KP: The people I interviewed in Generation Earn who most successfully mastered patience basically did it by starting small. Nicole, an executive in Chicago, decided to start saving just two percent of her income a month, and now she’s saved almost $100,000 by slowly increasing that amount. We can train ourselves to have better habits by making those kinds of small, daily changes.
Are you able to save one-third of your income? That’s a pretty tall order, whether you’re single, married, or anything, really. Any tips that have helped you save as much as you do?
KP: For most of my 20’s, I saved one-third of my income. I did this by essentially living like a college student long even though I could have afforded a few upgrades. For example, my husband and I continued living in a relatively cheap one-bedroom apartment until after our baby was born, and at first we skipped cable and kept our old tube television. We also cook almost all our own food and make pretty affordable dishes. We’ve still avoided buying smartphones with expensive data plans.
But despite all that, I am not saving one-third of my income now because, as I say in the book, it is impossible to do so at certain times in your life – such as after you have a baby. My baby, and the fact that we bought a house when she was three months old, pretty much knocked our savings off-course. I hope to return to saving that much in the future, though.

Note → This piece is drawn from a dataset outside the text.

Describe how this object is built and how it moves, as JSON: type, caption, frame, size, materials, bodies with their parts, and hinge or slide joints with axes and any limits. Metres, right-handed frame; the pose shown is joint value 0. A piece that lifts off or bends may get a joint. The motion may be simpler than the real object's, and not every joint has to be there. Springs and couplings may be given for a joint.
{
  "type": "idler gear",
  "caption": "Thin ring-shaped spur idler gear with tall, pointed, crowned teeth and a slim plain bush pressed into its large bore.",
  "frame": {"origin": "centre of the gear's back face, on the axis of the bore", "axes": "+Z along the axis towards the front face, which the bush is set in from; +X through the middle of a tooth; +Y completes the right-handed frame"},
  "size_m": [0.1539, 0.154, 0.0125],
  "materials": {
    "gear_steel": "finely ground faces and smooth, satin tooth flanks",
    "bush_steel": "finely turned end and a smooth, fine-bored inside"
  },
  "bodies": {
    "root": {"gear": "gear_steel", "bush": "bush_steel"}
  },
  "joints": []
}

What’s your financial “weakness”? Clothes, travel, chocolate…?
KP: It’s really anything that’s for my baby. It’s like I have some kind of mental compulsion to buy her the cutest clothes and best educational toys. And when it comes to safety products, I’ve really lost all control. I realize I have a problem and I’m working on it!

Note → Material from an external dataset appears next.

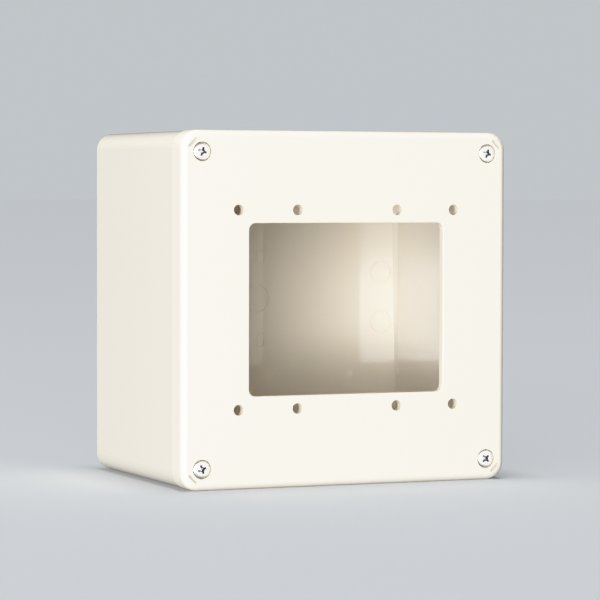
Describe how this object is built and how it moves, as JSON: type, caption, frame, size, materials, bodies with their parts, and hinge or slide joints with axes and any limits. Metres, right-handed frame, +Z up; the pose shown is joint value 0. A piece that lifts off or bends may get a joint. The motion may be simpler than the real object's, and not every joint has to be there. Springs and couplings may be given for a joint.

You mention you should pay off all your debt as quickly as possible, you say don’t wait to invest, you say “give back.” Is there a place for spending on ourselves? Shouldn’t we be allowed some rewards/perks along the way?
KP: Yes! Rewarding yourself is so important. I’m a big fan of indulgences, especially when you’ve worked for them! Splurging on things that make us feel good can also make it easier to stay on track with making smart financial decisions because we don’t feel like we’re denying ourselves too much. Personally, some of my favorite indulgences include date night at a fancy restaurant, pricey microbrews, and massages.
What career-related investments did you go the extra mile on and how did they help you professionally?
KP: I’ve recently made two career-related investments: A podcast coach and a personal shopper. The podcast coach helped me figure out how to develop my “radio” voice. She basically told me to stop sounding like I’m smiling all the time, which was good advice. The personal shopper – which was free, by the way, but I paid for the clothes she recommended – really helped me figure out how to stop dressing like a college student all the time. As much as I love wearing fleece and jeans all the time, it’s not always office-appropriate.
Author Note: Kimberly writes about a variety of topics at US News, and the chance that I had to speak with her was both an honor and a pleasure. Thanks Kimberly, and good luck with your new baby!